2015 was full of great films for me, most of which I didn’t review for Silver Emulsion. What can I say, my time has dwindled and my interest in the blog has diminished a bit. It was bound to happen sooner or later, but one thing that hasn’t faded is my love of film. I usually watch mostly old movies, and in 2015 I cuddled deep under the warm blanket of older films even more than usual. I only saw eight 2015 movies in 2015, and two of those were right at the end of December so they hardly count. If you care, Mad Max: Fury Road is easily my pick for the best of the year (if not the last few years), and I doubt anything could unseat it.

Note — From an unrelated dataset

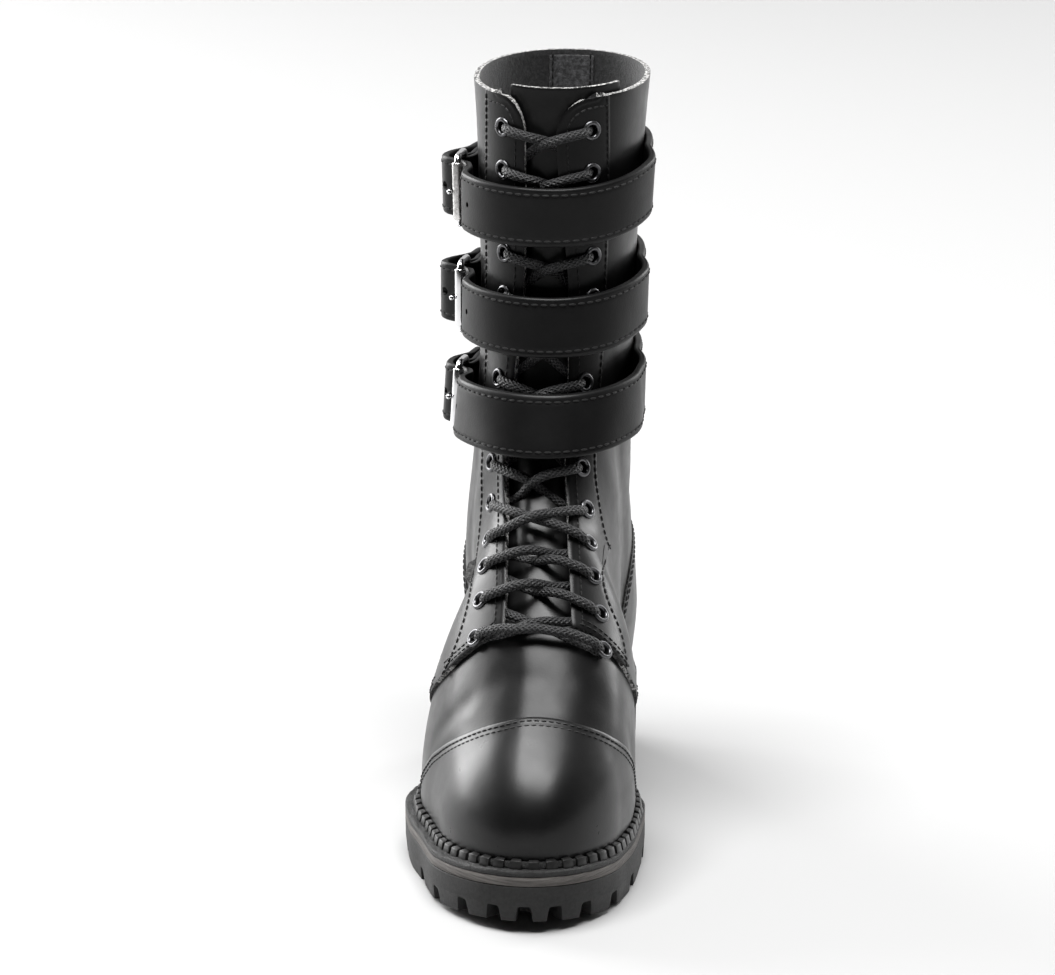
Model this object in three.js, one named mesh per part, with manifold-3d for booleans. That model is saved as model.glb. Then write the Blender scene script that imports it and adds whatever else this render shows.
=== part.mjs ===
// Buckle boot for a right foot: a tall laced leather boot with a toe cap, a lugged sole
// and three buckled straps round its shaft.
// Millimetres, +Z up. The toe points along -Y and +X is the inner (medial) side of the foot.
// In the code s runs along the boot from the back of the heel (0) to the toe.
import * as THREE from 'three';
import { mergeVertices } from 'three/addons/utils/BufferGeometryUtils.js';
import Module from 'manifold-3d';

const wasm = await Module();
wasm.setup();

// Driving dimensions of the sole.
const SOLE_LENGTH = 305;
const BALL_WIDTH = 112;
const HEEL_WIDTH = 81;
const HEEL_THICKNESS = 37;
const FOREFOOT_THICKNESS = 16.5;
const TOE_SPRING = 6;
const BAND_THICKNESS = 9.5;
const HEEL_LENGTH = 78;
const TREAD_START = 150;
const BREAST_LEAN = 8;
const GROOVE_WIDTH = 8.5;
const GROOVE_LENGTH = 21;
const MIDSOLE_THICKNESS = 4.2;
const WELT_THICKNESS = 2.5;
const RIB_HEIGHT = 4.5;
const RIB_WIDTH = 5;
const RIB_PITCH = 7.5;
const RIB_DEPTH = 2.4;
const INSOLE_THICKNESS = 3;

// Driving dimensions of the last: how far the upper stands in from the sole's edge, and its heights.
const LATERAL_LEDGE = 8;
const MEDIAL_LEDGE = 5.4;
const TOE_LEDGE = 11;
const HEEL_LEDGE = 7;
const INSTEP_HEIGHT = 110;
const WAIST_BULGE = 2.5;
const BULGE_HEIGHT = 13;

// Driving dimensions of the shaft.
const BOOT_HEIGHT = 345;
const SHAFT_DEPTH = 115;
const SHAFT_WIDTH = 79;

// Leather thicknesses.
const VAMP_WALL = 1.8;
const QUARTER_INNER_WALL = 0.8;
const QUARTER_STEP = 1.8;
const FACING_STEP = 1;
const CAP_STEP = 1.2;
const COUNTER_STEP = 0.8;
const TONGUE_THICKNESS = 2.6;

// Lacing.
const EYELET_ROWS = 14;
const EYELET_PITCH = 19.6;
const EYELET_TOP_DROP = 15.5;
const EYELET_DIAMETER = 8.6;
const EYELET_HOLE = 5.4;
const EYELET_THICKNESS = 0.6;
const EYELET_SEAT = 0.85;
const LACE_DIAMETER = 4.2;

// Straps and buckles.
const STRAP_WIDTH = 27.5;
const STRAP_THICKNESS = 3.6;
const CHAPE_LEATHER = 2.2;
const CHAPE_WIDTH = 27;
const WIRE_DIAMETER = 3.2;
const ROLLER_DIAMETER = 5.2;
const PRONG_DIAMETER = 2.6;
const PRONG_EYE_WIDTH = 4;

// Running gap between pieces that touch on the real boot.
const CLEARANCE = 0.3;

// Outline of the sole. at: share of the sole's length from the heel; centre and half: shares of
// the width there, which grows from the heel width to the ball width.
const SOLE_PLAN = [
  { at: 0, centre: 0, half: 0.49 },
  { at: 0.16, centre: -0.005, half: 0.495 },
  { at: 0.25, centre: -0.012, half: 0.475 },
  { at: 0.36, centre: -0.018, half: 0.392 },
  { at: 0.45, centre: -0.028, half: 0.374 },
  { at: 0.54, centre: -0.05, half: 0.437 },
  { at: 0.62, centre: -0.04, half: 0.5 },
  { at: 0.705, centre: -0.022, half: 0.478 },
  { at: 0.787, centre: 0.008, half: 0.433 },
  { at: 0.852, centre: 0.018, half: 0.392 },
  { at: 0.918, centre: 0.03, half: 0.352 },
  { at: 1, centre: 0.048, half: 0.31 },
];
const HEEL_ROUND = 0.16;
const TOE_ROUND = 0.852;

// Edge grooves on one side as shares of a turn from the toe, mirrored on the other side, and the
// slots across the middle of the tread as shares of the sole's length.
const FOREFOOT_GROOVES = [0, 0.036, 0.073, 0.112, 0.154, 0.2, 0.243];
const HEEL_GROOVES = [0.36, 0.4, 0.445];
const CROSS_SLOTS = [0.55, 0.63, 0.71, 0.79, 0.87];
const GROOVE_TAPER = 1.2;

// Height of the sole's top. lift: share of the way from forefoot to heel thickness.
const SOLE_RISE = [
  { at: 0, lift: 1 },
  { at: 0.2, lift: 0.98 },
  { at: 0.28, lift: 0.84 },
  { at: 0.36, lift: 0.6 },
  { at: 0.45, lift: 0.27 },
  { at: 0.54, lift: 0.07 },
  { at: 0.63, lift: 0 },
  { at: 1, lift: 0 },
];
const SPRING_START = 0.77;
const SPRING_CURVE = 1.6;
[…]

Anyway, enough about what this post isn’t!
Below I present the Top 10 films I saw in 2015 that were new to me. Maybe you like them, too?
#10 Q (1982)
Directed by Larry Cohen
I’ve always been interested in exploring film in its many forms, but having Silver Emulsion has really pushed me far beyond what I would have otherwise done. In some cases, this has been a huge waste of time, but delving into the films of Larry Cohen has been one of the most rewarding journeys the blog has set me on. I watched three of his films last year and I loved them all (Bone & God Told Me To were the others), but Q was definitely the one that I enjoyed the most. The sheer audacity of the idea is exciting all on its own; it’s the kind of idea that if made today they’d say things like, “This wouldn’t have been possible without CG,” but here it is in all its 1982 glory. Admittedly, some will likely balk at its relatively low-budget FX work, but I found the FX to be absolutely enchanting and perfectly fitting for the film. Highly recommended!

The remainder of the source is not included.